Vous devez bien comprendre, mon cher Paul, qu’avec le caractère ci-dessus décrit, j’ai la plus vive impatience de voir Français et Allemands se ruer, s’étriper, s’égueuler comme il sied à la dignité nationale de deux grands peuples voisins.

Il n’y a qu’une chose qui m’embête dans la guerre, c’est sa cherté vraiment incroyable.

On n’a pas idée des milliards dépensés depuis vingt-cinq ans, à nourrir, à armer, à équiper les militaires, à construire des casernes, à blinder des forts, à brûler des poudres avec ou sans fumée.

Tenez, moi qui vous parle, j’ai vu dernièrement, à Toulon, un canon de marine dont chaque coup représente la modique somme de 1,800 fr. (dix-huit cents francs). Il faut que le peuple français soit un miché bougrement sérieux pour se payer de pareils coups.

Vous l’avouerai-je, mon cher Paul, ces dépenses me déchirent le cœur !

Pauvre France, j’aimerais tant la voir riche et victorieuse à la fois !

Et l’idée m’est venue d’utiliser la science moderne pour faire la guerre dans des conditions plus économiques.

Pourquoi employer la poudre sans fumée, qui coûte un prix fou, quand on a le microbe pour rien ?

Intelligent comme je vous sais, vous avez déjà compris.

On licencierait l’armée, on ferait des casinos dans les casernes, on vendrait les canons à la ferraille. On liquiderait, quoi !

Au lieu de tout cet attirail coûteux et tumultueux, on installerait discrètement de petits laboratoires où l’on cultiverait les microbes les plus virulents, les plus pathogènes, dans des milieux appropriés.

À nous les bacilles virgule, à nous les microbes point d’exclamation, sans oublier les spirilles de la fièvre récurrente !

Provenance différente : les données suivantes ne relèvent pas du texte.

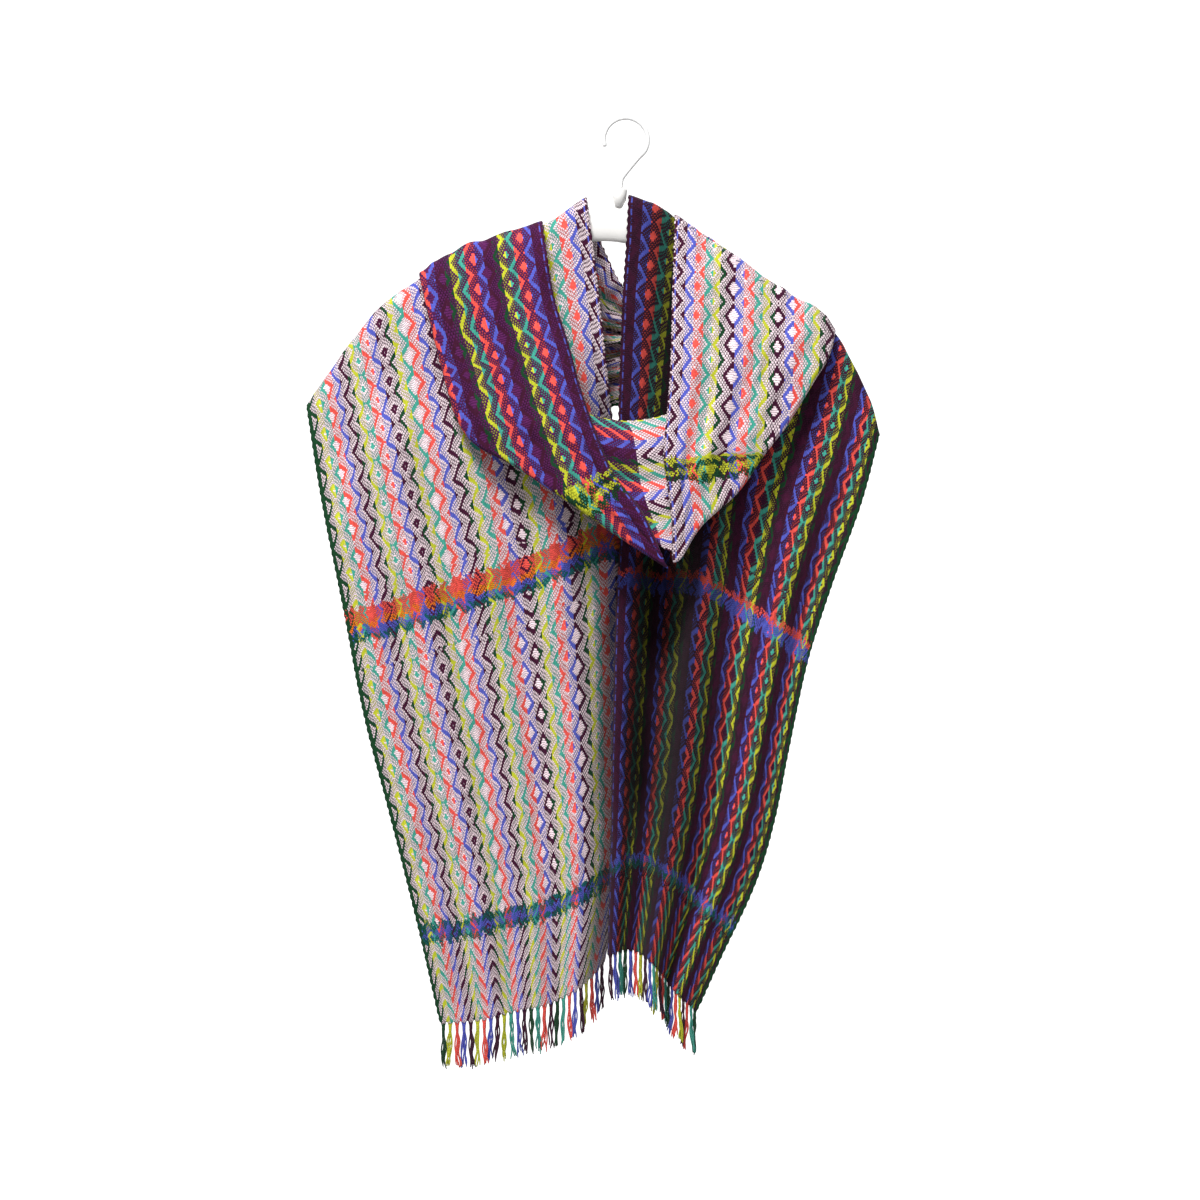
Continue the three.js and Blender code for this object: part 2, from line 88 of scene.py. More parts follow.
# The side of the boss from its foot to the hole in its top, columns radius, z.
BOSS_PROFILE = (
    (0.05, BOSS_FOOT),
    (BOSS_RADIUS, BOSS_FOOT),
    (BOSS_RADIUS, BOSS_TOP - 1.2),
    (BOSS_RADIUS - 0.35, BOSS_TOP - 0.35),
    (BOSS_RADIUS - 1.2, BOSS_TOP),
    (2.3, BOSS_TOP),
    (2.1, BOSS_TOP - 0.6),
    (0.05, BOSS_TOP - 0.6),
)
HOOK_WIRE = 4
HOOK_INSIDE = 36
HOOK_SHANK = {"rise": 8, "lean": 2.5, "neck": -49}
HOOK_ARC = {"from": -50, "to": 205, "steps": 9}
HOOK_STEPS = 110
HOOK_SIDES = 20
HOOK_END_LEAST = 0.02
HANGER_ARM = (
    (0, -72.5, -110.7),
    (16, -73.5, -112),
    (32, -79, -116),
    (67, -107.5, -134),
    (105, -127.5, -151),
    (137, -140, -164),
    (170, -163, -184),
    (190, -182, -198),
    (198, -193, -198),
)

# The fringe: length below the hem, tassels on each end, and yarns in a tassel.
FRINGE_LENGTH = 42
TASSELS = {"tail_left": 26, "tail_right": 22}
YARNS_PER_TASSEL = 5
HEM_SCALLOP = {"height": 1.3, "reach": 9}
YARN_RADIUS = 0.68
YARN_SIDES = 4
FRINGE_STEPS = 22
YARN_TWIST = 2.4
KNOT = {"at": 0.17, "long": 0.045, "swell": 0.9}
# How a tassel hangs: its lean sideways and its sway, and the share of its own hem that it takes up.
TASSEL = {"lean": 2.6, "sway": 3.0, "hem": 0.86}
# Its yarns gather at the knot, stay together below it, and open towards their ends. Places are
# shares of a yarn's length.
GATHER = {"most": 0.8, "long": 0.13, "below": 0.3, "from": 0.2, "to": 0.4}
OPENING = {"most": 0.45, "from": 0.45, "reach": 4}
# What differs from yarn to yarn: length, wave and depth. A yarn starts a little inside the hem.
YARN_LENGTH = {"mean": 0.93, "spread": 0.07}
YARN_WAVE = {"height": 0.8, "turn": 9, "spread": 3, "from": 0.08, "to": 0.4}
YARN_DEPTH = 1.4
YARN_START = {"inside": 4e-3, "share": 0.8}
YARN_TAPER = {"most": 0.35, "from": 0.9}

# How the weave looks: slow drift of the yarns, how wide the gaps between picks are, and how much painted
# shade darkens them.
WEAVE_DRIFT = {"reach": 2.4, "grain_across": 0.021, "grain_along": 0.017}
PICK_GAP_SHADE = {"wide": 0.07, "share": 0.85}
SHADED_WARP = 0.4
SELVEDGE_ENDS = 3
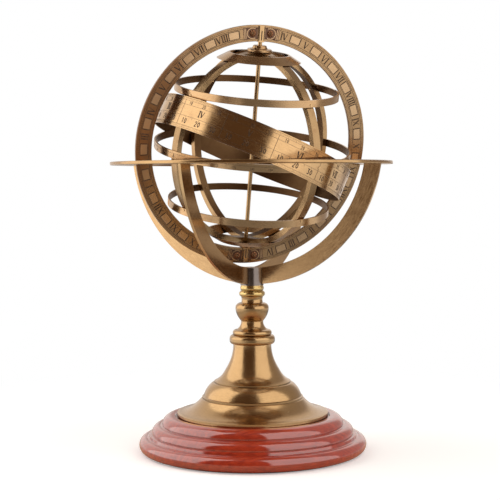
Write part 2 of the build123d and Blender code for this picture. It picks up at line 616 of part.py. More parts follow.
POLAR_CIRCLES = {"arctic_ring": POLAR_AXIS, "antarctic_ring": -POLAR_AXIS}
for name, outward in POLAR_CIRCLES.items():
    low_inner = (POLAR_CIRCLE_INNER_RADIUS, POLAR_CIRCLE_LOW_EDGE)
    with BuildPart() as polar_circle:
        with BuildSketch(profile_plane(outward)):
            with BuildLine():
                Polyline(
                    low_inner,
                    (POLAR_CIRCLE_INNER_RADIUS + BAND_THICKNESS, POLAR_CIRCLE_LOW_EDGE),
                    (
                        POLAR_CIRCLE_INNER_RADIUS + BAND_THICKNESS - POLAR_CIRCLE_TAPER,
                        POLAR_CIRCLE_LOW_EDGE + POLAR_CIRCLE_HEIGHT,
                    ),
                    (
                        POLAR_CIRCLE_INNER_RADIUS - POLAR_CIRCLE_TAPER,
                        POLAR_CIRCLE_LOW_EDGE + POLAR_CIRCLE_HEIGHT,
                    ),
                    low_inner,
                )
            make_face()
        revolve(axis=Axis(SPHERE_CENTRE, outward))
    finish(polar_circle, name)

# ---- Sphere: ecliptic band and rivets ----
with BuildPart() as zodiac_band:
    with BuildSketch(Plane(origin=SPHERE_CENTRE, x_dir=EQUINOX_DIR + SOLSTICE_DIR, z_dir=ECLIPTIC_AXIS)):
        Circle(ZODIAC_OUTER_RADIUS)
        Circle(ZODIAC_OUTER_RADIUS - ZODIAC_THICKNESS, mode=Mode.SUBTRACT)
    extrude(amount=ZODIAC_WIDTH / 2, both=True)
    drill(EQUATOR_RIVETS)
    drill_solstices()
finish(zodiac_band, "zodiac_band")

with BuildPart() as band_rivets:
    for place, direction, start, end in EQUATOR_RIVETS + TROPIC_RIVETS:
        with Locations(pin_plane(place, direction, (start + end) / 2)):
            Cylinder(RIVET_RADIUS, end - start)
        with Locations(pin_plane(place, direction, end + RIVET_HEAD_HEIGHT / 2)):
            Cylinder(RIVET_HEAD_RADIUS, RIVET_HEAD_HEIGHT)
    with Locations(*SOLSTICE_PLANES):
        Cylinder(RIVET_RADIUS, SOLSTICE_LENGTH)
finish(band_rivets, "band_rivets")
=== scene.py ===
import json
import math

import bmesh
import bpy
from mathutils import Matrix, Vector


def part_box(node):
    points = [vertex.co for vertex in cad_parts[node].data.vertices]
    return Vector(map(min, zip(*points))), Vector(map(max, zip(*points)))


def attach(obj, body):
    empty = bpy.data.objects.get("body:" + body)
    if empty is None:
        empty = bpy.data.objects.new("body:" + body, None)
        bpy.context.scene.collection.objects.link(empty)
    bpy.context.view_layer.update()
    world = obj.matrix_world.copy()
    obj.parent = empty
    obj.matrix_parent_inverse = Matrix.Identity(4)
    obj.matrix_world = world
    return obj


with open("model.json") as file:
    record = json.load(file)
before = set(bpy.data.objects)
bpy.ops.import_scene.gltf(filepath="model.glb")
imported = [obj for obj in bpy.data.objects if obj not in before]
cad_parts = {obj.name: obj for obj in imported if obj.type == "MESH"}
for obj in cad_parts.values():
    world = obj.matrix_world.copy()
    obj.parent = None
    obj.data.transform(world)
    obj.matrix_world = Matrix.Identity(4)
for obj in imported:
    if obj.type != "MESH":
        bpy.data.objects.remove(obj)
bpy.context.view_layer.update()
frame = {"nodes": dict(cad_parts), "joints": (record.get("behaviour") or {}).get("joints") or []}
NODES = frame["nodes"]
JOINTS = {joint["name"]: joint for joint in frame["joints"]}

MM = 0.001

# ---- Axes and centres ----
ORIGIN = Vector((0, 0, 0))
UP = Vector((0, 0, 1))
EAST = Vector((1, 0, 0))
BACK = Vector((0, 1, 0))
SPHERE_DROP = 1.6 * MM
SPHERE_SPIN = math.radians(19.5)
OBLIQUITY = math.radians(24.5)
CENTRE = Vector(JOINTS["sphere_turn"]["pos_m"])
POLAR = Vector(JOINTS["sphere_turn"]["axis"]).normalized()
SPHERE_CENTRE = CENTRE - POLAR * SPHERE_DROP
FACE_NORMAL = EAST.cross(POLAR)
SOLSTICE = EAST * math.cos(SPHERE_SPIN) - FACE_NORMAL * math.sin(SPHERE_SPIN)
EQUINOX = POLAR.cross(SOLSTICE)
ECLIPTIC = POLAR * math.cos(OBLIQUITY) + SOLSTICE * math.sin(OBLIQUITY)
ARC_CENTRE = Vector((0, 0, 334 * MM))

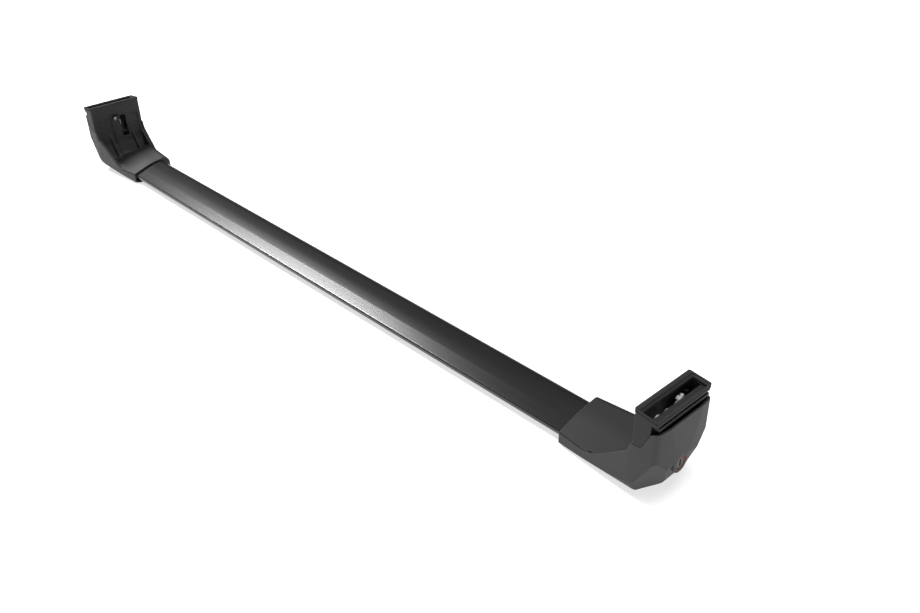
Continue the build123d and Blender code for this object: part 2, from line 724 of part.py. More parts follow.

Et allez donc !… Le jour où l’Allemagne nous embêtera, au lieu de lui déclarer la guerre, on lui déclarera le choléra, ou la variole, ou toutes ces maladies à la fois.

Le ministère de la guerre sera remplacé, bien entendu par le ministère des maladies infectieuses.

Comme ce sera simple ! Des gens sûrs se répandront sur tous les points de la nation abhorrée et distribueront, aux meilleurs endroits, le contenu de leurs tubes.

Ce procédé, mon cher Paul, a l’avantage de s’adresser à toutes les classes de la société, à tous les âges, à tous les sexes.

L’ancienne guerre était une bonne chose, mais un peu spéciale, malheureusement : car on n’avait l’occasion que de tuer des hommes de vingt à quarante-cinq ans.

Les gens à qui cela suffit sont de bien étranges patriotes.

Moi, je hais les Allemands ; mais je les hais tous, tous, tous !

Je hais la petite Bavaroise de huit mois et demi, le centenaire Poméranien, la vieille dame de Francfort-sur-le-Mein et le galopin de Kœnigsberg.

Avec mon système, tous y passeront. Quel rêve !

Voyez-vous enfin les chères sœurs reconquises ?

Peut-être que, grâce à mes microbes, les chères sœurs seront dénudées de leurs habitants ?

Qu’importe ! Le résultat important sera obtenu : On n’EN parlera jamais et on n’Y pensera plus !

Enchanté, mon cher Paul, d’avoir fait votre connaissance, et bien du mieux chez vous.